Dr Plank and others predict strain on New Zealand's contact tracing, quarantine and health systems from the growing caseload.
University of Otago epidemiologist Amanda Kvalsvig said "it's time to talk about a circuit-breaker".
"A move back to alert level four is the best, and probably only, chance of reversing these highly concerning trends," she said.
Dr Kvalsvig said Maori, Pacific people, children and those from vulnerable communities are more likely to catch COVID-19, with worse outcomes, and their voices needed to be heard.
"This is the most urgent and most important national conversation we can be having right now," she said.
"At this critical point in our pandemic journey, failing to act decisively will have severe consequences for population health and wellbeing."
While cases are low by global standards, the Delta outbreak identified on 17 August has now overtaken New Zealand's first outbreak to be the biggest of the pandemic.
Until the arrival of Delta in mid-August, New Zealand had curbed the virus through its elimination strategy, experiencing more days without COVID-19 restrictions than with them.
Those days appear gone.
Health officials have stopped reporting the active sub-clusters in Auckland, with 75 unlinked cases identified in the last fortnight.
"What that means is there's a lot more cases out there," University of Auckland epidemiologist Rod Jackson told Radio NZ.
"Delta just spreads so quickly, so widely ... that it just overwhelms all services.
"[Quarantine] is going to be overwhelmed. The next thing is hospitals are going to be overwhelmed. Everything is going to be overwhelmed. We've just got to slow it down."
Auckland moved to an alert level four lockdown on 18 August, reducing to level three on 22 September - a shift which has coincided with rising cases.

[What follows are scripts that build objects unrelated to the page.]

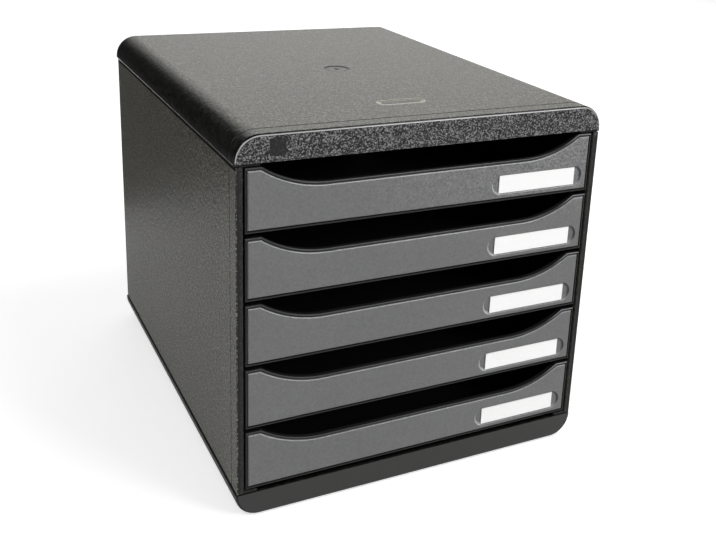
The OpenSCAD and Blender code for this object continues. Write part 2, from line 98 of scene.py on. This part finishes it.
def add_camera():
    a, e, r = (math.radians(v) for v in (CAM_AZIMUTH, CAM_ELEVATION, CAM_ROLL))
    back = Vector((math.sin(a) * math.cos(e), -math.cos(a) * math.cos(e), math.sin(e)))
    level = (-back).cross(Vector((0, 0, 1))).normalized()
    upward = level.cross(-back)
    right = math.cos(r) * level + math.sin(r) * upward
    up = -math.sin(r) * level + math.cos(r) * upward
    cam = bpy.data.objects.new("camera", bpy.data.cameras.new("camera"))
    bpy.context.scene.collection.objects.link(cam)
    turn = Matrix((right, up, back)).transposed().to_4x4()
    cam.matrix_world = Matrix.Translation(CAM_PLACE) @ turn
    cam.data.lens = CAM_LENS
    cam.data.sensor_width = CAM_SENSOR
    cam.data.shift_x, cam.data.shift_y = CAM_SHIFT
    cam.data.clip_start, cam.data.clip_end = CAM_NEAR, CAM_FAR
    bpy.context.scene.camera = cam


# ---- Node helpers ----
class Nodes:
    """Short names for the nodes of one tree. A value is a number, a tuple or a socket."""

    def __init__(self, tree):
        self.tree = tree
        tree.nodes.clear()

    def new(self, kind, **settings):
        n = self.tree.nodes.new("ShaderNode" + kind)
        for key, value in settings.items():
            setattr(n, key, value)
        return n

    def join(self, source, target):
        self.tree.links.new(source, target)

    def put(self, value, socket):
        if isinstance(value, (int, float, tuple)):
            socket.default_value = value
        else:
            self.join(value, socket)

    def math(self, operation, a, b=0.0, clamp=False):
        n = self.new("Math", operation=operation, use_clamp=clamp)
        self.put(a, n.inputs[0])
        self.put(b, n.inputs[1])
        return n.outputs[0]

    def times(self, first, *others):
        for other in others:
            first = self.math("MULTIPLY", first, other)
        return first

    def plus(self, first, *others):
        for other in others:
            first = self.math("ADD", first, other)
        return first

    def minus(self, a, b, clamp=False):
        return self.math("SUBTRACT", a, b, clamp)

    def largest(self, a, b):
        return self.math("MAXIMUM", a, b)

    def absolute(self, a):
        return self.math("ABSOLUTE", a)

    def hypot(self, a, b):
        return self.math("SQRT", self.plus(self.times(a, a), self.times(b, b)))

    def ramp(self, value, low, high, out_low=0.0, out_high=1.0, smooth=False):
        n = self.new("MapRange", interpolation_type="SMOOTHSTEP" if smooth else "LINEAR")
        self.put(value, n.inputs["Value"])
        ends = {"From Min": low, "From Max": high, "To Min": out_low, "To Max": out_high}
        for name, end in ends.items():
            self.put(end, n.inputs[name])
        return n.outputs[0]

    def within(self, value, low, high, soft):
        """1 where the value lies between low and high, with soft ends."""
        rise = self.ramp(value, low - soft, low + soft)
        return self.times(rise, self.ramp(value, high - soft, high + soft, 1.0, 0.0))

    def blend(self, factor, a, b):
        """A value between a and b."""
        return self.ramp(factor, 0.0, 1.0, a, b)

    def blend_with(self, factor, a, b):
        """A value between a, which varies over the surface, and b."""
        return self.plus(self.times(a, self.minus(1.0, factor)), self.times(factor, b))

    def noise(self, place, size_mm, detail=2.0, rough=0.5, stretch=None):
        if stretch:
            s = self.new("Mapping")
            self.join(place, s.inputs["Vector"])
            s.inputs["Scale"].default_value = stretch
            place = s.outputs[0]
        n = self.new("TexNoise")
        self.join(place, n.inputs["Vector"])
        n.inputs["Scale"].default_value = 1000.0 / size_mm
        n.inputs["Detail"].default_value = detail
        n.inputs["Roughness"].default_value = rough
        return n.outputs[0]

    def cells(self, place, size_mm):
        """A random number for each small cell of the surface."""
        n = self.new("TexVoronoi")
        self.join(place, n.inputs["Vector"])
        n.inputs["Scale"].default_value = 1000.0 / size_mm
        part = self.new("SeparateColor")
        self.join(n.outputs["Color"], part.inputs[0])
        return part.outputs[0]

    def mix(self, factor, a, b):
        """A colour between a, which may vary over the surface, and b."""
        n = self.new("Mix", data_type="RGBA")
        self.put(factor, n.inputs[0])
        self.put((*a, 1) if isinstance(a, tuple) else a, n.inputs[6])
        n.inputs[7].default_value = (*b, 1)
        return n.outputs[2]

    def shade(self, colour, factor):
        """The colour times a number."""
        n = self.new("VectorMath", operation="SCALE")
        self.put(colour, n.inputs[0])
        self.put(factor, n.inputs["Scale"])
        return n.outputs[0]

    def relief(self, height, depth, strength=1.0, under=None):
        """A bumped normal; the depth is what a height of 1 stands for, in metres."""
        n = self.new("Bump")
        self.put(strength, n.inputs["Strength"])
        n.inputs["Distance"].default_value = depth
        self.join(height, n.inputs["Height"])
        if under:
            self.join(under, n.inputs["Normal"])
        return n.outputs[0]


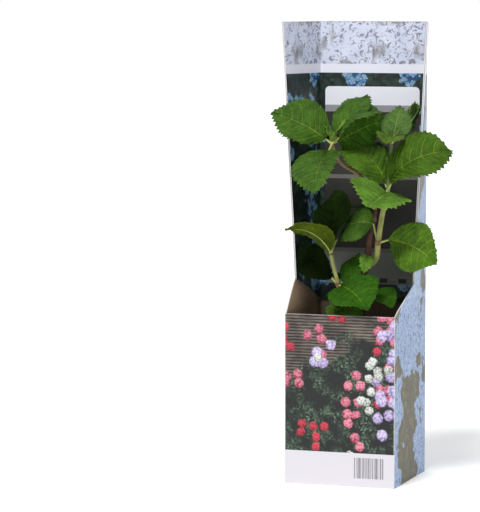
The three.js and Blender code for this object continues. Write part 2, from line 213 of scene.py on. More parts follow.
def folded_sheet(name, columns, rows, height_at, present, outer, inner, face_slots, materials):
    """A closed sheet of board: a grid of columns and rows, cells kept where present() says so,
    with an outer and an inner face and a rim round every free edge."""
    mesh = bmesh.new()
    points, edges = {}, {}
    wrap = lambda corner: (corner[0] % len(columns), corner[1])

    def vertex(corner, depth):
        column, row = wrap(corner)
        if (column, row, depth) not in points:
            panel, place = columns[column]
            points[column, row, depth] = mesh.verts.new(
                wall_point(panel, place, depth, height_at(panel, place, row)))
        return points[column, row, depth]

    for column in range(len(columns)):
        ends = [columns[column][0], columns[(column + 1) % len(columns)][0]]
        panel = "front" if "front" in ends else "back" if "back" in ends else ends[0]
        for row in range(rows):
            if not present(column, row):
                continue
            corners = [(column, row), (column, row + 1), (column + 1, row + 1), (column + 1, row)]
            for depth, order, side in ((outer, corners, panel), (inner, corners[::-1], "inside")):
                face = mesh.faces.new([vertex(corner, depth) for corner in order])
                face.material_index = face_slots[side]
            for a, b in zip(corners, corners[1:] + corners[:1]):
                edges.setdefault(frozenset((wrap(a), wrap(b))), []).append((a, b))
    for (a, b), *others in edges.values():
        if not others:
            ring = ((b, outer), (a, outer), (a, inner), (b, inner))
            rim = mesh.faces.new([vertex(corner, depth) for corner, depth in ring])
            rim.material_index = face_slots["rim"]
    bmesh.ops.remove_doubles(mesh, verts=mesh.verts, dist=1e-6)
    return new_piece(name, mesh, materials)


def round_back(places):
    """The columns of a sheet that goes along the left side, the back and the right side."""
    back = [("back", x) for x in spread(-HALF, HALF, 10)[1:-1]]
    return [("left", a) for a in places[::-1]] + back + [("right", a) for a in places]


columns = round_back(spread(0, WING_FOOT_WIDTH, 8) + spread(WING_FOOT_WIDTH, WIDTH, 6)[1:])
columns += [("front", x) for x in spread(HALF, -HALF, 10)[1:-1]]
LOW_ROWS, CUT_ROWS, WING_ROWS = 8, 6, 22


def sleeve_height(panel, place, row):
    if row <= LOW_ROWS:
        return FRONT * row / LOW_ROWS
    if row <= LOW_ROWS + CUT_ROWS:
        slope = 1 if panel == "back" else min(1, (WIDTH - place) / (WIDTH - WING_FOOT_WIDTH))
        return FRONT + (WING_FOOT - FRONT) * slope * (row - LOW_ROWS) / CUT_ROWS
    return WING_FOOT + (HEIGHT - WING_FOOT) * (row - LOW_ROWS - CUT_ROWS) / WING_ROWS


def sleeve_cell(column, row):
    if row < LOW_ROWS:
        return True
    ends = [columns[column], columns[(column + 1) % len(columns)]]
    if "front" in (ends[0][0], ends[1][0]) or ends[0][1] == ends[1][1] == WIDTH:
        return False
    if row < LOW_ROWS + CUT_ROWS:
        return True
    return all(panel == "back" or place <= WING_FOOT_WIDTH for panel, place in ends)


def place_on(shader):
    """The place on the part, in metres, for a material's patterns."""
    return add(shader.id_data, "TexCoord")["Object"]


def vector(operation, place, other):
    return add(place.tree, "VectorMath", {0: place, 1: other}, operation=operation)


def split(value, kind="XYZ"):
    """The three parts of a place, or of a Color."""
    whole = add(value.tree, f"Separate{kind}", {0: value})
    return [whole[k] for k in range(3)]


def clouds(place, scale, detail=2, **more):
    """Soft noise that varies about a half."""
    return add(place.tree, "TexNoise", {"Vector": place, "Scale": scale, "Detail": detail, **more})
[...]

COVID-19 Minister Chris Hipkins ruled out a return to level four, saying Aucklanders were less likely to comply with stricter rules after 58 days in lockdown.
Dion O'Neale, principal investigator at cross-university research group Te Punaha Matatini, said level four would buy the government time to up vaccination rates.
"In such a situation it is very tough to vaccinate our way out of the growing case numbers," he said.
"There's a strong case to be made for a temporary return to alert level four in Auckland as a circuit-breaker to limit transmission for a few weeks while we try to get as many people vaccinated as possible."